_Object data in JSON:_
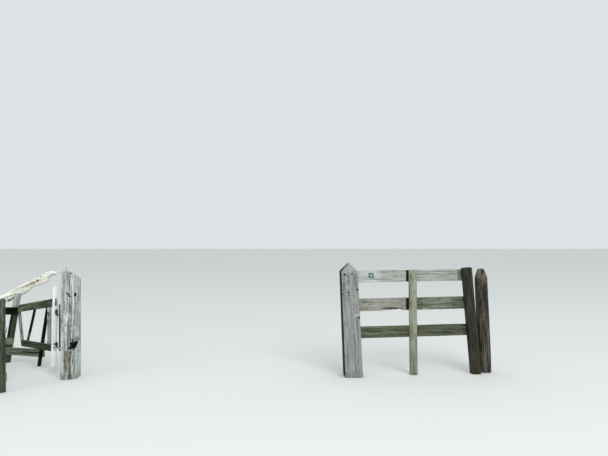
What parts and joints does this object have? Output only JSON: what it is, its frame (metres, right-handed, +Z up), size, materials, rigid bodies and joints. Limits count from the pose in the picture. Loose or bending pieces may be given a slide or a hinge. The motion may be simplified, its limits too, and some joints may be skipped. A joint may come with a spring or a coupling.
{
  "type": "kissing gate with its gateposts",
  "caption": "Weathered wooden kissing gate: a sagging leaf on an old gatepost in a railed enclosure, beside an open gateway with a pointed post and rail fence.",
  "frame": {"origin": "centre of the foot of the old gatepost, at ground level", "axes": "+X along the fence line from the old gatepost toward the pointed gatepost, +Y away from the viewer, +Z up"},
  "size_m": [6.644, 1.7444, 1.2829],
  "materials": {
    "weathered_oak": "bleached, cracked grey oak",
    "lichened_oak": "grey-green weathered oak",
    "white_stile_paint": "worn white paint on timber",
    "olive_timber": "olive-brown weathered timber",
    "dark_timber": "wet dark old timber",
    "enclosure_timber": "grey-brown weathered timber",
    "pale_timber": "pale grey weathered timber",
    "bleached_pole": "bare bleached wood with brown heart",
    "gatepost_timber": "warm grey weathered timber",
    "fence_timber": "silver-grey weathered timber",
    "half_round_timber": "beige-grey weathered timber",
    "old_round_timber": "reddish-brown old timber",
    "rusted_iron": "rusted wrought iron",
    "galvanised_wire": "dull galvanised wire"
  },
  "bodies": {
    "gateway": {"old_gate_post": "weathered_oak", "hinge_batten": "lichened_oak", "far_clapping_post": "dark_timber", "rear_upper_rail": "dark_timber", "fence_end_post": "dark_timber", "rear_corner_post": "enclosure_timber", "near_corner_post": "enclosure_timber", "near_post": "enclosure_timber", "near_clapping_post": "enclosure_timber", "far_lower_rail": "enclosure_timber", "rear_lower_rail": "enclosure_timber", "side_upper_rail": "enclosure_timber", "side_lower_rail": "enclosure_timber", "corner_upper_rail": "enclosure_timber", "corner_lower_rail": "enclosure_timber", "near_lower_rail": "enclosure_timber", "rear_post": "pale_timber", "near_upper_rail": "pale_timber", "rough_pole": "bleached_pole", "pointed_gate_post": "gatepost_timber", "fence_top_rail": "fence_timber", "fence_middle_rail": "fence_timber", "fence_bottom_rail": "fence_timber", "half_round_post": "half_round_timber", "old_end_post": "old_round_timber", "upper_hook": "rusted_iron", "lower_hook": "rusted_iron", "tie_wire": "galvanised_wire"},
    "leaf": {"heel_stile": "white_stile_paint", "leaf_top_rail": "olive_timber", "leaf_bottom_rail": "olive_timber", "free_stile": "lichened_oak", "leaf_brace": "dark_timber", "leaf_pale": "white_stile_paint", "upper_eye": "rusted_iron", "lower_eye": "rusted_iron", "leaf_wire": "galvanised_wire"}
  },
  "joints": [
    {"name": "leaf_swing", "type": "hinge", "parent": "gateway", "child": "leaf", "pos_m": [-0.16, 0, 0.533], "axis": [0, 0, 1], "range_deg": [-8, 81]}
  ]
}
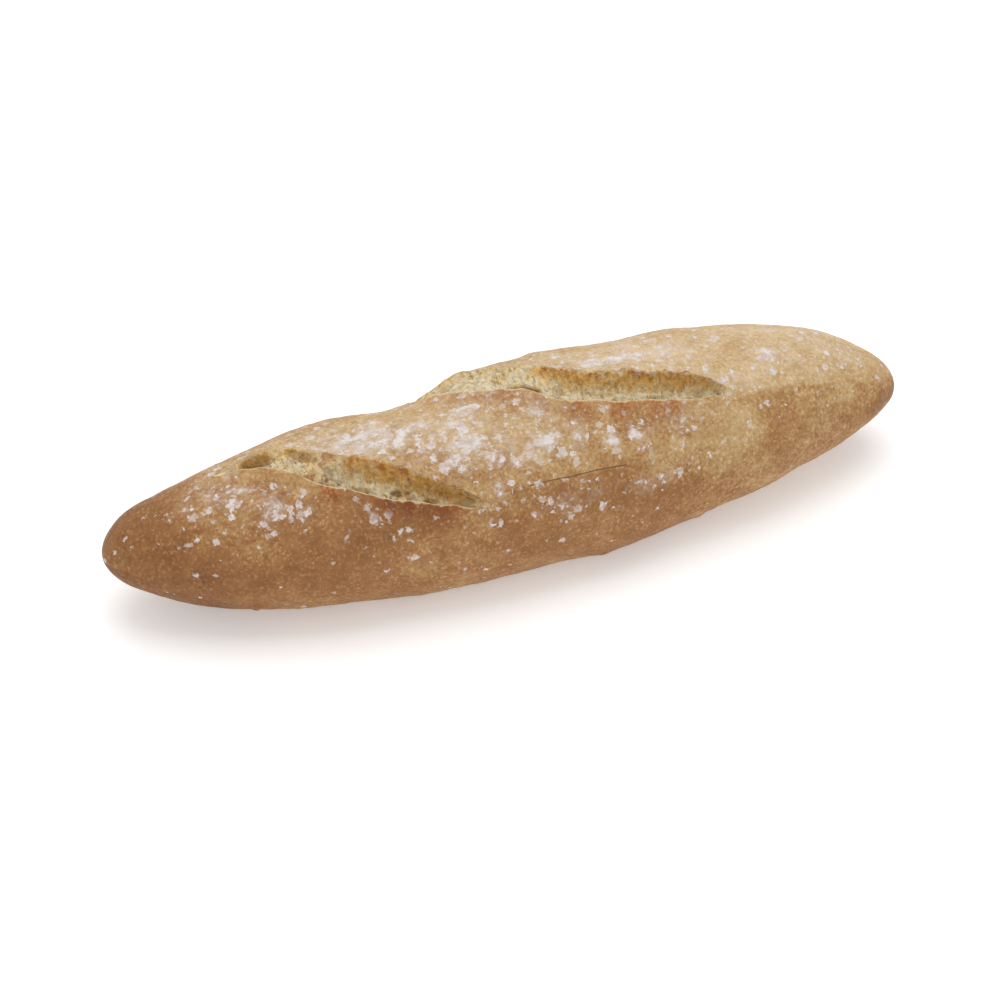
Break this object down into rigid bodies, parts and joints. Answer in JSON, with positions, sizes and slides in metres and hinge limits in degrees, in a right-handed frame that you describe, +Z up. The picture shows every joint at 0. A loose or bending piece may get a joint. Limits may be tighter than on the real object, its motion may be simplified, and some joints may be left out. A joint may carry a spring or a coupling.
{
  "type": "rustic demi baguette",
  "caption": "Short rustic baguette, spindle shaped on a flat foot, with slanting cuts that opened in the oven and a flour dusted crust.",
  "frame": {"origin": "on the surface that the loaf rests on, under the middle of its bounding box", "axes": "+X along the loaf towards its fuller end, -Y towards the side on which the cuts end lower, +Z up from the flat foot"},
  "size_m": [0.26, 0.0734, 0.0537],
  "materials": {
    "crust": null
  },
  "bodies": {
    "root": {"loaf": "crust"}
  },
  "joints": []
}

_WHAT YOU HAVE TO DO:_ Exactly reproduce every line found in the records.

_WORKED SOLUTION:_
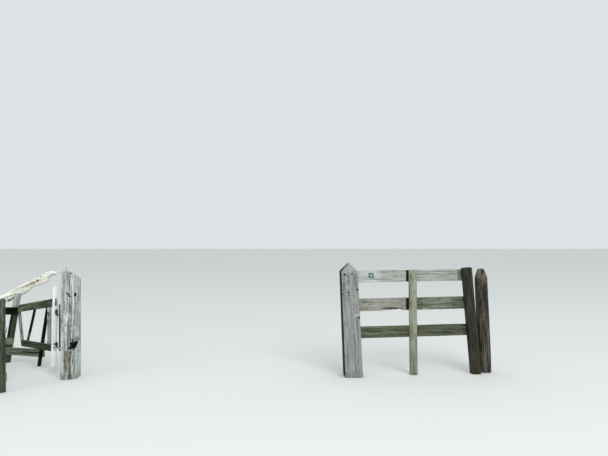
What parts and joints does this object have? Output only JSON: what it is, its frame (metres, right-handed, +Z up), size, materials, rigid bodies and joints. Limits count from the pose in the picture. Loose or bending pieces may be given a slide or a hinge. The motion may be simplified, its limits too, and some joints may be skipped. A joint may come with a spring or a coupling.
{
  "type": "kissing gate with its gateposts",
  "caption": "Weathered wooden kissing gate: a sagging leaf on an old gatepost in a railed enclosure, beside an open gateway with a pointed post and rail fence.",
  "frame": {"origin": "centre of the foot of the old gatepost, at ground level", "axes": "+X along the fence line from the old gatepost toward the pointed gatepost, +Y away from the viewer, +Z up"},
  "size_m": [6.644, 1.7444, 1.2829],
  "materials": {
    "weathered_oak": "bleached, cracked grey oak",
    "lichened_oak": "grey-green weathered oak",
    "white_stile_paint": "worn white paint on timber",
    "olive_timber": "olive-brown weathered timber",
    "dark_timber": "wet dark old timber",
    "enclosure_timber": "grey-brown weathered timber",
    "pale_timber": "pale grey weathered timber",
    "bleached_pole": "bare bleached wood with brown heart",
    "gatepost_timber": "warm grey weathered timber",
    "fence_timber": "silver-grey weathered timber",
    "half_round_timber": "beige-grey weathered timber",
    "old_round_timber": "reddish-brown old timber",
    "rusted_iron": "rusted wrought iron",
    "galvanised_wire": "dull galvanised wire"
  },
  "bodies": {
    "gateway": {"old_gate_post": "weathered_oak", "hinge_batten": "lichened_oak", "far_clapping_post": "dark_timber", "rear_upper_rail": "dark_timber", "fence_end_post": "dark_timber", "rear_corner_post": "enclosure_timber", "near_corner_post": "enclosure_timber", "near_post": "enclosure_timber", "near_clapping_post": "enclosure_timber", "far_lower_rail": "enclosure_timber", "rear_lower_rail": "enclosure_timber", "side_upper_rail": "enclosure_timber", "side_lower_rail": "enclosure_timber", "corner_upper_rail": "enclosure_timber", "corner_lower_rail": "enclosure_timber", "near_lower_rail": "enclosure_timber", "rear_post": "pale_timber", "near_upper_rail": "pale_timber", "rough_pole": "bleached_pole", "pointed_gate_post": "gatepost_timber", "fence_top_rail": "fence_timber", "fence_middle_rail": "fence_timber", "fence_bottom_rail": "fence_timber", "half_round_post": "half_round_timber", "old_end_post": "old_round_timber", "upper_hook": "rusted_iron", "lower_hook": "rusted_iron", "tie_wire": "galvanised_wire"},
    "leaf": {"heel_stile": "white_stile_paint", "leaf_top_rail": "olive_timber", "leaf_bottom_rail": "olive_timber", "free_stile": "lichened_oak", "leaf_brace": "dark_timber", "leaf_pale": "white_stile_paint", "upper_eye": "rusted_iron", "lower_eye": "rusted_iron", "leaf_wire": "galvanised_wire"}
  },
  "joints": [
    {"name": "leaf_swing", "type": "hinge", "parent": "gateway", "child": "leaf", "pos_m": [-0.16, 0, 0.533], "axis": [0, 0, 1], "range_deg": [-8, 81]}
  ]
}
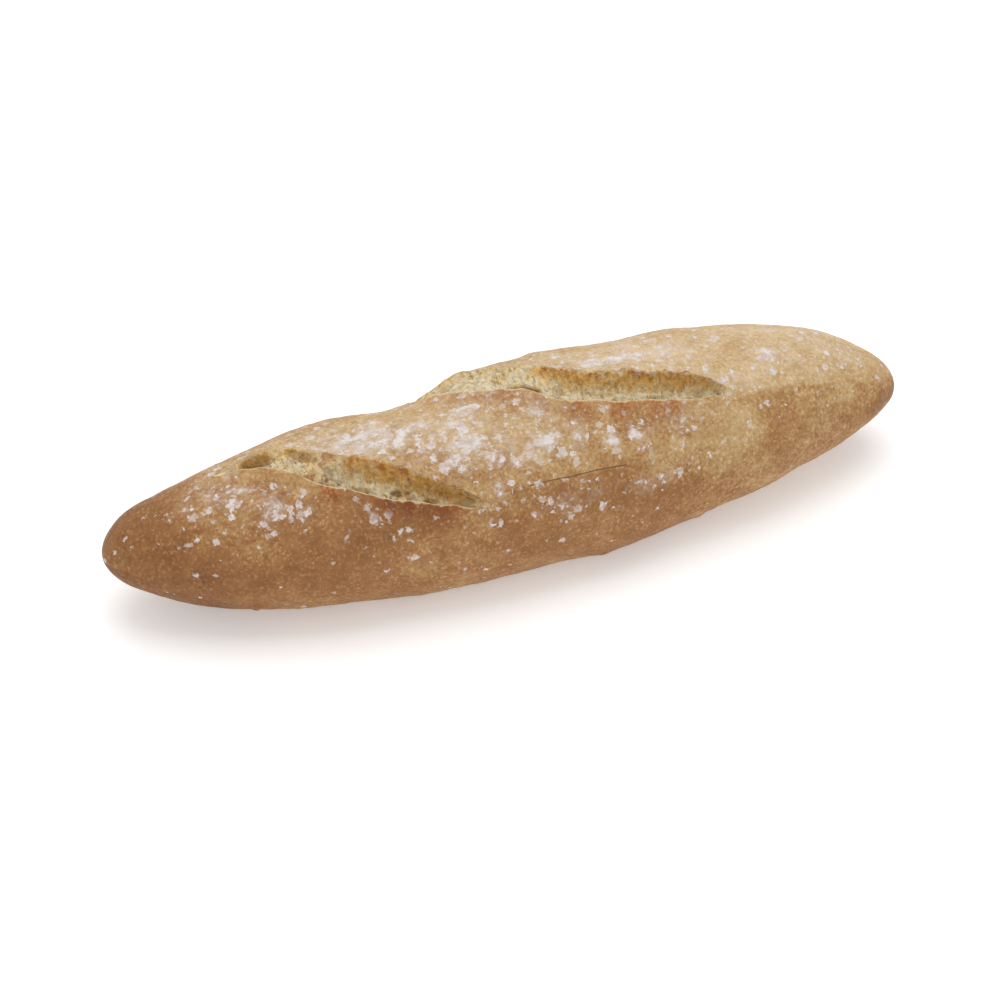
Break this object down into rigid bodies, parts and joints. Answer in JSON, with positions, sizes and slides in metres and hinge limits in degrees, in a right-handed frame that you describe, +Z up. The picture shows every joint at 0. A loose or bending piece may get a joint. Limits may be tighter than on the real object, its motion may be simplified, and some joints may be left out. A joint may carry a spring or a coupling.
{
  "type": "rustic demi baguette",
  "caption": "Short rustic baguette, spindle shaped on a flat foot, with slanting cuts that opened in the oven and a flour dusted crust.",
  "frame": {"origin": "on the surface that the loaf rests on, under the middle of its bounding box", "axes": "+X along the loaf towards its fuller end, -Y towards the side on which the cuts end lower, +Z up from the flat foot"},
  "size_m": [0.26, 0.0734, 0.0537],
  "materials": {
    "crust": null
  },
  "bodies": {
    "root": {"loaf": "crust"}
  },
  "joints": []
}